# Canon ImageRunner 2830 ir2830 network scanning



## buildinganswers (Feb 11, 2009)

A client of mine has a Canon ImageRunner 2830. The device has been working fine as a network printer and scanner. I installed a new PC to replace on of their workstations and I now have to get the network scanning function to work on this new PC. Note: This network scanner was set up before I took over this account and the individual who initially set it up did not document how to do it or where the installation software is located.

A PC which is set up and working properly has Canon ScanGear Tool Version 2.00 installed. 
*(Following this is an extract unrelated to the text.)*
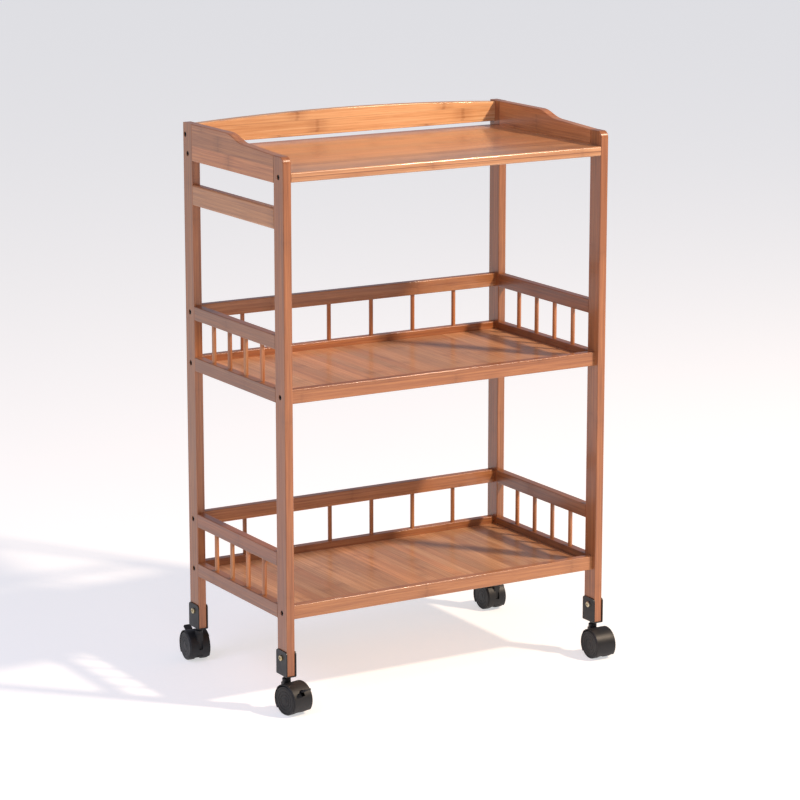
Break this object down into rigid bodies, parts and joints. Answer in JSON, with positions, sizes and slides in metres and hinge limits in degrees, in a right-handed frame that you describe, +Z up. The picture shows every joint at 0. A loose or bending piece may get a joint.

The IP address of the scanner/printer is 192.168.100.51

So, on the new PC (XP SP3/Windows Firewall disabled), I downloaded and installed the latest ScanGear Tool version 2.21. (I couldn't find version 2.00 anywhere on Canon's website.

After installing, I launch ScanGear tool. The Discover button does not find any scanners. So I attempt to manually enter the IP address. I hit the IP Address... button, enter that IP address and I get an error stating "The specified IP address is invalid, or a scanner is not connected to the specified IP address." Note: I can ping the IP address.

Here's a strange part of it: if i go over the network and navigate to the working client \\PCNAME\c$\Program Files\Canon\Network ScanGear and launch SgTool.exe, I can then discover the IP address and communicate with the scanner through that PC's install. 

How can I get the new PC to work with ScanGear? Any ideas?


----------